Not everyone can easily put him or herself in the shoes of others; or always consider other’s feelings, needs and thoughts before making decisions or taking actions. Some have it naturally, but for some, it’s a skill to be learnt and a new concept to be accepted, i.e. when two becomes one, it’s no longer just ‘self’, but ‘we’, ‘us’ and ‘our’.
Think of one event currently is happening in your relationship: who is always expressing own opinions and thoughts, who is listening all the time? Do you or your partner take a moment to understand, discuss and agree on what the other is saying or trying to say? Are you really listening to what are being said and not said? How easy is it for you to be empathized about your partner and place yourself in your partner’s shoes? Or is it rather difficult?
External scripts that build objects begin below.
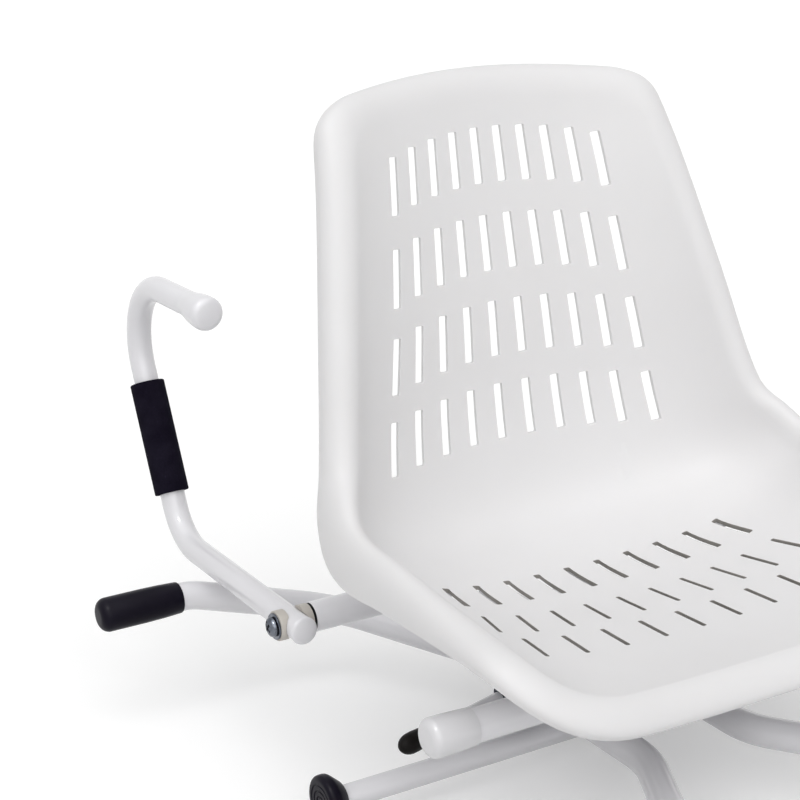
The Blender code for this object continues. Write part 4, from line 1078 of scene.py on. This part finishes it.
def closeRing(piece):
    # a ring's stations end where they began: the end faces go and the bore's wall is bridged
    activate(piece)
    bpy.ops.object.mode_set(mode="EDIT")
    selectWhere(piece, "FACE", lambda face: len(face.verts) > 4)
    bpy.ops.mesh.delete(type="ONLY_FACE")
    selectWhere(piece, "EDGE", lambda edge: edge.is_boundary)
    bpy.ops.mesh.bridge_edge_loops()
    bpy.ops.mesh.select_all(action="SELECT")
    bpy.ops.mesh.normals_make_consistent(inside=False)
    bpy.ops.object.mode_set(mode="OBJECT")


# Swivel lock's lever
leverValues = {
    "start": (-0.1074, 0.0046, -0.0128),
    "tip": (-0.2290, -0.0510, 0.0025),
    "diameter": 0.0100,
    "endRound": 0.0005,
    "gripWall": 0.0033,                  # rubber in front of the rod's end
    "gripBore": 0.0051,
    "gripBoreEnd": 0.003,
    "gripRadius": 0.0081,
    "gripLength": 0.0340,
    "gripMouth": 0.0069,
    "mouthEdge": (0.0005, 0.0006),
    "flare": ((0.6, 0.2), (1.0, 0.5)),
    "domeFrom": 0.62,                    # share of the grip's length
    "domeTurns": (10, 20, 30, 40, 50, 60, 70, 80, 88),
}


def makeLever(values):
    start, tip = Vector(values["start"]), Vector(values["tip"])
    run = (tip - start).normalized()
    rod = makeTube("releaseLever", [start, tip - run * values["gripWall"]], [],
                   values["diameter"], values["endRound"])
    finishPiece(rod, "whiteCoat", "swivel_lock", "release_lever")
    length, radius, mouth = values["gripLength"], values["gripRadius"], values["gripMouth"]
    bore, domeFrom = values["gripBore"], values["domeFrom"]
    edgeIn, edgeUp = values["mouthEdge"]
    stations = [(bore, length - values["gripBoreEnd"]), (bore, 0.0), (mouth - edgeIn, 0.0),
                (mouth, edgeUp)]
    stations += widening(mouth, radius, length, values["flare"])
    stations += domedEnd(radius, length * domeFrom, length * (1 - domeFrom),
                         values["domeTurns"])
    grip = makeTurned("leverGrip", tip - run * length, run, stations)
    finishPiece(grip, "gripRubber", "swivel_lock", "lever_grip")


# CAD nodes whose shape is right keep it, with a finish of their own
keptNodes = {
    "whiteCoat": ("base_plate", "turntable_plate", "carrier_rail_left", "carrier_rail_right"),
    "glidePlastic": ("glide_ring",),
    "beigePlastic": ("rear_tube_insert",),
    "zincSteel": ("index_plate", "spindle", "spindle_washer", "spindle_nut", "lever_pivot_bolt",
                  "lever_pivot_spacer", "lever_pivot_nut", "lever_spring", "pawl",
                  "shell_screw_front_left", "shell_screw_front_right",
                  "shell_screw_rear_left", "shell_screw_rear_right"),
}


def dressKeptNodes():
    for finish, names in keptNodes.items():
        for name in names:
            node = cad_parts[name]
            node.data.materials.clear()
            node.data.materials.append(finishes[finish])


# Floor, backdrop and light
studioValues = {
    "floorZ": -0.0775,
    "floorSize": 30.0,
    "floorColour": (0.80, 0.80, 0.80),
    "floorRough": 0.9,
    "floorLift": 0.26,       # what the camera sees on top of the floor's own light
    "white": (1, 1, 1, 1),
    "skyLight": 0.45,
    "keyLight": 1.92,
    "keyFrom": (-0.58, -0.90, 1.86),
    "keySpread": 90.0,       # degrees
    "fillLight": 0.60,
    "fillFrom": (-0.30, -1.20, 0.10),
    "fillSpread": 60.0,
    "glintPower": 18.0,      # seen in reflections only
    "glintPlace": (-1.05, -0.52, 1.95),
    "glintAim": (0.0, 0.05, 0.15),
    "glintSize": 0.45,
}


def addLamp(kind, name, place, aim):
    deselectAll()
    bpy.ops.object.light_add(type=kind, location=place)
    lamp = bpy.context.object
    lamp.name = name
    lamp.rotation_mode = "QUATERNION"
    lamp.rotation_quaternion = (Vector(aim) - Vector(place)).to_track_quat("-Z", "Y")
    return lamp


def seenDirectly(nodes, links):
    # one for what the camera, a reflection or glass shows, and none for light on the object
    rays = nodes.new("ShaderNodeLightPath")
    found = rays.outputs["Is Camera Ray"]
    for kind in ("Is Glossy Ray", "Is Transmission Ray"):
        either = nodes.new("ShaderNodeMath")
        either.operation = "MAXIMUM"
        links.new(found, either.inputs[0])
        links.new(rays.outputs[kind], either.inputs[1])
        found = either.outputs[0]
    return found


def addFloor(values):
    deselectAll()
    bpy.ops.mesh.primitive_plane_add(size=values["floorSize"], location=(0, 0, values["floorZ"]))
    floor = bpy.context.object
    floor.name = "studioFloor"
    paint = bpy.data.materials.new("floorPaint")
    paint.use_nodes = True
    nodes, links = paint.node_tree.nodes, paint.node_tree.links
    shader = setInputs(nodes["Principled BSDF"], {
        "Base Color": (*values["floorColour"], 1),
        "Roughness": values["floorRough"],
        "Specular IOR Level": 0.0,
        "Emission Color": values["white"],
    })
    lift = nodes.new("ShaderNodeMath")
    lift.operation = "MULTIPLY"
    lift.inputs[1].default_value = values["floorLift"]
    links.new(seenDirectly(nodes, links), lift.inputs[0])
    links.new(lift.outputs[0], shader.inputs["Emission Strength"])
    floor.data.materials.append(paint)


def addSky(values):
    world = bpy.data.worlds.new("studioSky")
    bpy.context.scene.world = world
    world.use_nodes = True
    nodes, links = world.node_tree.nodes, world.node_tree.links
    light = setInputs(nodes["Background"],
                      {"Color": values["white"], "Strength": values["skyLight"]})
    seen = setInputs(nodes.new("ShaderNodeBackground"),
                     {"Color": values["white"], "Strength": 1.0})
    pick = nodes.new("ShaderNodeMixShader")
    links.new(seenDirectly(nodes, links), pick.inputs["Fac"])
    links.new(light.outputs["Background"], pick.inputs[1])
    links.new(seen.outputs["Background"], pick.inputs[2])
    links.new(pick.outputs["Shader"], nodes["World Output"].inputs["Surface"])


def addLights(values):
    for word in ("key", "fill"):
        lamp = addLamp("SUN", word + "Lamp", values[word + "From"], (0, 0, 0))
        lamp.data.energy = values[word + "Light"]
        lamp.data.angle = math.radians(values[word + "Spread"])
    glint = addLamp("AREA", "glintLamp", values["glintPlace"], values["glintAim"])
    glint.data.shape = "DISK"
    glint.data.size = values["glintSize"]
    glint.data.energy = values["glintPower"]
    glint.visible_diffuse = False
    bpy.context.scene.view_settings.view_transform = "Standard"


addCamera(cameraView)
print("camera set")
makeBaseFrame(baseValues)
makeRimSleeves(sleeveValues)
makeBathStops(stopValues)
print("base frame, sleeves and stops made")
makeCrossTubes(crossValues)
makeTubeCaps(capValues, crossValues)
makeLever(leverValues)
print("cross tubes, caps and lever made")
makeArmrestTube(armValues)
makeArmrestGrip(gripValues, armValues)
makeArmrestEndCap(endCapValues, armValues)
makeArmrestPlug(plugValues, armValues)
for word in ("inner", "outer"):
    makeSaddle(word, saddleValues, armValues)
makeArmrestScrew(screwValues)
print("armrest made")
makeSeatShell(shellValues)
print("seat shell made")
dressKeptNodes()
addFloor(studioValues)
addSky(studioValues)
addLights(studioValues)
print("studio set")
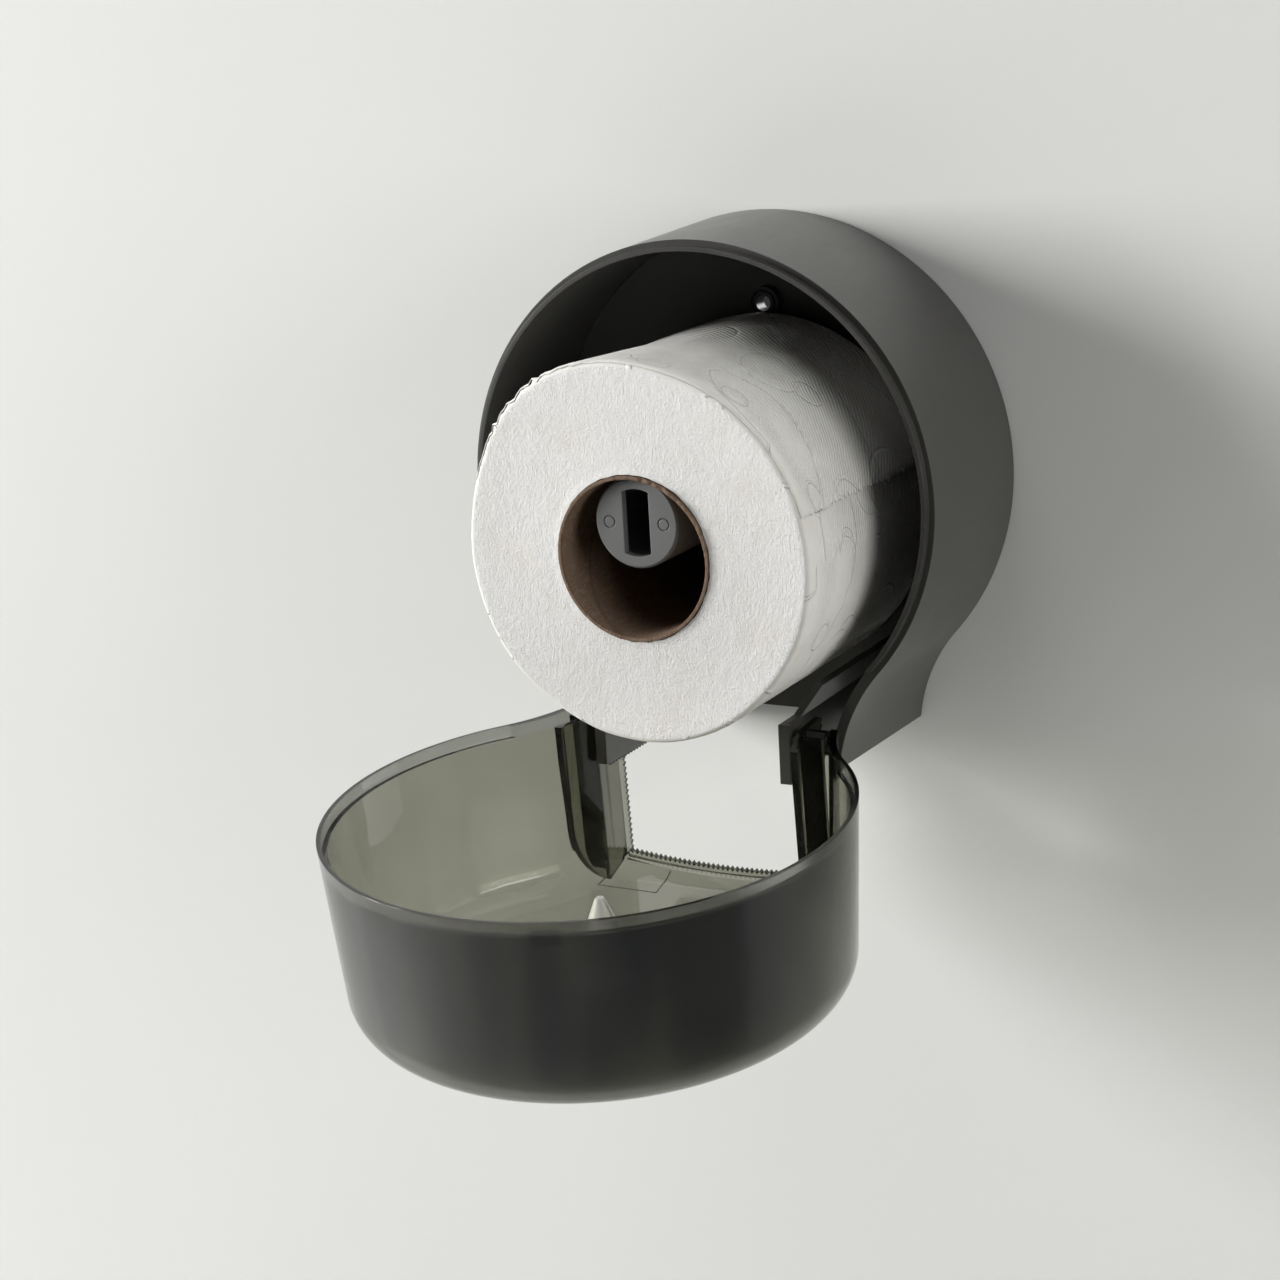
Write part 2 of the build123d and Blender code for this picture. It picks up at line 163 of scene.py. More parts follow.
# ---------------------------------------------------------------- shared effects
def make_moulded_skin():
    """Spark-eroded skin of moulded plastic: fine grain, faint flow marks and handling marks."""
    group, given, made = new_group(
        "moulded skin",
        [
            ("Grain Size", FLOAT, 0.0005),
            ("Grain Depth", FLOAT, 0.00002),
            ("Base Roughness", FLOAT, 0.4),
            ("Roughness Spread", FLOAT, 0.08),
            ("Edge Radius", FLOAT, 0.0004),
        ],
        [("Mottle", FLOAT), ("Edge", FLOAT), ("Roughness", FLOAT), ("Normal", VECTOR)],
    )
    spot = object_spot(group)
    scale = math_of(group, "DIVIDE", 1.0, given.outputs["Grain Size"])
    grain = noise_of(group, spot, scale, 2.0, 0.6)
    flow = noise_of(group, stretched(group, spot, (14, 5, 9)), 1.6, 4.0, 0.55)
    marks = noise_of(group, stretched(group, spot, (60, 22, 35)), 1.0, 5.0, 0.7)
    soft = place(group, "ShaderNodeBevel", {"Radius": given.outputs["Edge Radius"]}, samples=4)
    bump = place(
        group,
        "ShaderNodeBump",
        {
            "Strength": 1.0,
            "Distance": given.outputs["Grain Depth"],
            "Height": grain,
            "Normal": soft.outputs[0],
        },
    )
    true_normal = group.nodes.new("ShaderNodeNewGeometry").outputs["Normal"]
    turned = vector_of(group, "DOT_PRODUCT", soft.outputs[0], true_normal).outputs["Value"]
    edge = remap(group, turned, 0.995, 0.88, 0.0, 1.0)
    off_middle = math_of(group, "SUBTRACT", marks, 0.5)
    spread = math_of(group, "MULTIPLY", off_middle, given.outputs["Roughness Spread"])
    rough = math_of(group, "ADD", given.outputs["Base Roughness"], math_of(group, "MULTIPLY", spread, 3.0))
    rough = math_of(group, "SUBTRACT", rough, math_of(group, "MULTIPLY", edge, 0.06))
    group.links.new(flow, made.inputs["Mottle"])
    group.links.new(edge, made.inputs["Edge"])
    group.links.new(rough, made.inputs["Roughness"])
    group.links.new(bump.outputs[0], made.inputs["Normal"])
    return group


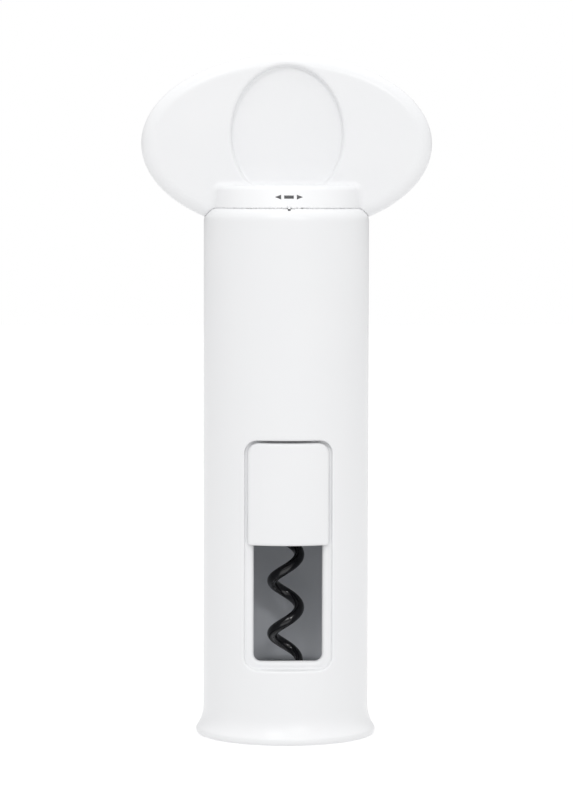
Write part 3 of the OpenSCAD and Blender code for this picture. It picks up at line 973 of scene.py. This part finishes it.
def dress(slot_materials):
    """Gives every CAD node the material of its slot in the record."""
    slots = {s["node"]: s["material_slot"] for s in frame["record"]["subparts"]}
    for name, obj in frame["nodes"].items():
        obj.data.materials.clear()
        obj.data.materials.append(slot_materials[slots[name]])


def paint(pieces, mat):
    """Gives pieces one material."""
    for piece in pieces:
        piece.data.materials.clear()
        piece.data.materials.append(mat)


# ---- Studio ----


def build_studio():
    """The pale floor, the soft sky and the two lights."""
    mesh = bpy.data.meshes.new("floor")
    signs = [(-1, -1), (1, -1), (1, 1), (-1, 1)]
    corners = [(FLOOR_HALF * i, FLOOR_HALF * j, 0) for i, j in signs]
    mesh.from_pydata(corners, [], [(0, 1, 2, 3)])
    floor = bpy.data.objects.new("floor", mesh)
    bpy.context.collection.objects.link(floor)
    mesh.materials.append(floor_white())
    floor.visible_diffuse = False
    floor.visible_shadow = False

    # White where the camera looks, and elsewhere a soft sky: brightest overhead, dimmest at the
    # horizon, and bright again below it
    world = bpy.data.worlds.new("studio")
    world.use_nodes = True
    bpy.context.scene.world = world
    tree = world.node_tree
    tree.nodes.clear()
    seen = node(tree, "ShaderNodeBackground", Color=(1, 1, 1, 1), Strength=1.0)
    lit = node(tree, "ShaderNodeBackground", Color=(1, 1, 1, 1))
    direction = tree.nodes.new("ShaderNodeTexCoord").outputs["Generated"]
    split = node(tree, "ShaderNodeSeparateXYZ")
    tree.links.new(direction, split.inputs[0])
    up = ramp(tree, split.outputs["Z"], SKY_HORIZON, SKY_TOP, 0, 1)
    down = ramp(tree, split.outputs["Z"], SKY_BELOW - SKY_HORIZON, 0, -SKY_DUSK, 0)
    total = node(tree, "ShaderNodeMath", operation="ADD")
    tree.links.new(up, total.inputs[0])
    tree.links.new(down, total.inputs[1])
    tree.links.new(total.outputs[0], lit.inputs["Strength"])
    path = node(tree, "ShaderNodeLightPath")
    choose = node(tree, "ShaderNodeMixShader")
    tree.links.new(path.outputs["Is Camera Ray"], choose.inputs[0])
    tree.links.new(lit.outputs[0], choose.inputs[1])
    tree.links.new(seen.outputs[0], choose.inputs[2])
    out = node(tree, "ShaderNodeOutputWorld")
    tree.links.new(choose.outputs[0], out.inputs["Surface"])

    def area(name, place, size, power):
        """A square light that looks at the object's middle."""
        data = bpy.data.lights.new(name, "AREA")
        data.shape = "SQUARE"
        data.size = size
        data.energy = power
        light = bpy.data.objects.new(name, data)
        light.location = place
        aim = Vector(LIGHT_AIM) - Vector(place)
        light.rotation_euler = aim.to_track_quat("-Z", "Y").to_euler()
        bpy.context.collection.objects.link(light)

    area("key_light", KEY_PLACE, KEY_SIZE, KEY_POWER)
    area("front_light", FRONT_PLACE, FRONT_SIZE, FRONT_POWER)


def build_camera():
    """A long lens at the height of the body's top, tilted a little down."""
    data = bpy.data.cameras.new("camera")
    data.lens = CAMERA_LENS
    data.sensor_width = CAMERA_SENSOR
    data.clip_start = CAMERA_CLIP
    camera = bpy.data.objects.new("camera", data)
    turn = math.radians(CAMERA_AZIMUTH)
    camera.location = (
        CAMERA_DISTANCE * math.sin(turn),
        -CAMERA_DISTANCE * math.cos(turn),
        BODY_TOP * MM,
    )
    camera.rotation_euler = (math.radians(90 - CAMERA_TILT), math.radians(CAMERA_ROLL), turn)
    bpy.context.collection.objects.link(camera)
    bpy.context.scene.camera = camera


# ---- Scene ----

bpy.context.scene.view_settings.view_transform = "Standard"
build_camera()
build_studio()

body_skin = build_body_shell()
handle_skins = build_handle()
slide_skin = build_thumb_slide()
worm_skin = build_worm()
marks = build_marks()

finishes = {
    "white_shell": white_plastic(),
    "grey_liner": liner_plastic(),
    "grey_moulding": moulding_plastic(),
    "acetal": acetal_plastic(),
    "soft_pad": soft_pad(),
    "cast_drive": cast_metal(),
    "screw_steel": plated_steel(),
    "black_worm": worm_coat(),
}
dress(finishes)
paint([body_skin, slide_skin, *handle_skins], finishes["white_shell"])
paint([worm_skin], finishes["black_worm"])
paint(marks, mark_ink())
Ever hear the story about three blind men trying to describe an elephant? One touches the leg and says an elephant is like a tall fat tree; one touches the nose and thinks it’s a tube shape animal; the one touches the skin and sure it’s a giant brush. What they describe is their partial understanding of an elephant; if they insist on own views only, they miss out the bigger picture, and the chance to really get to know what is an elephant, as well as the perspectives of learning something new together (with others’ input to see the full view).
In order to acquire this skill, you need respect and love. Respect: take the same importance and values of your partner’s saying and thoughts as your own, so that you will spend time to go through, analyze and fully understand. Be careful, EGO sometimes makes you to think less of your partner’s input. Love: share your partner’s feelings, care about how he or she reacts (so to adjust your chosen ways of communication) and keep mutual goals in mind. This allows a space for you and your views, your views and your partner’s views, as well as you and your partner, a space to get the best understanding of the subject matter, to discuss equally and an opportunity to unite and care for each other as a team while achieving common goals.
(This challenge is very stimulating for me, giving me goose pumps all over; because it is the area I want to improve on.)
Placing myself in my partner’s shoes, to respect and value his or her thoughts and feelings, to love and care for him or her by giving the space for us to process, discuss and decide as a united team.
For your actions:
(1) From scale 1(seldom)-10 (very often), how often are you in others’ shoes?
(2) Ask your partner to rate on the scale 1-10.
(3) List out at least 10 benefits for you and your relationship, if you are placing yourself in your partner’s shoes. Invite your partner to do the same.